What advice would you give younger students of political science and political theory?

Go in the direction that your blood beats. I think we have to keep asking ourselves what we are passionate about, what we are driven toward and whether we are really committed to it. Is it just a passing fancy or just about credential building? Is it just about trying to get onto the next hot topic or a new intellectual fad? If so, I think that’s a fool’s errand. This is your life. Ask yourself, Why am I doing this and not something else? What about it energizes and intrigues me? What do I want to understand better and why? What thinkers do I want to accompany me on this journey called life? If you want to study something, then you are the person who is going to have to carry it off and do the difficult work of spending some very hard, lonely, isolating hours of reading and writing.
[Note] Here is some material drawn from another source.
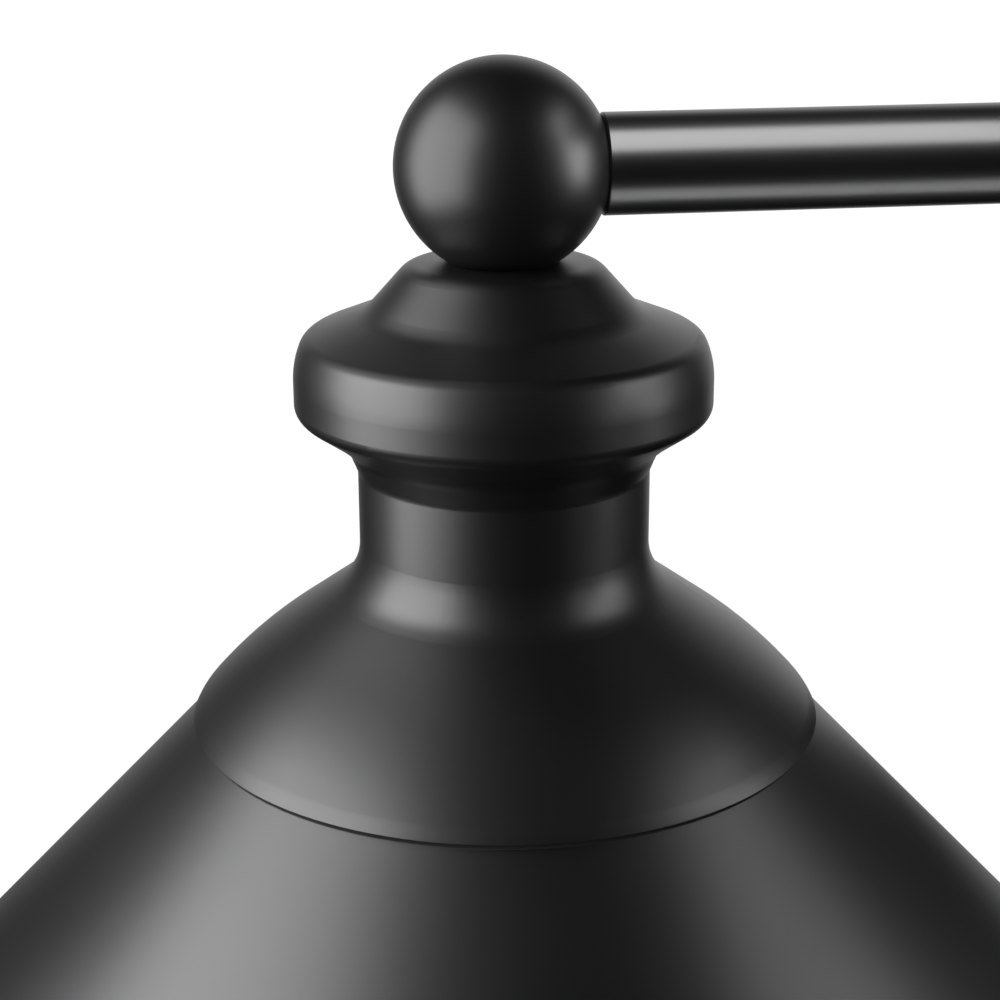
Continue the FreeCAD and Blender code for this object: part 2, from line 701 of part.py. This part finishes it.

You have to be passionate about having an intellectual vocation, or both you and the work will suffer. I think as humans we want to do things that matter with whatever precious little time we have in this world. So it’s important to be able to answer the “so what” question about what you study. In other words, why does it matter and why should anyone care? Who is going to be better off for the sake of it?

In closing, I want to thank you for the conversation and I wish you the very best going forward.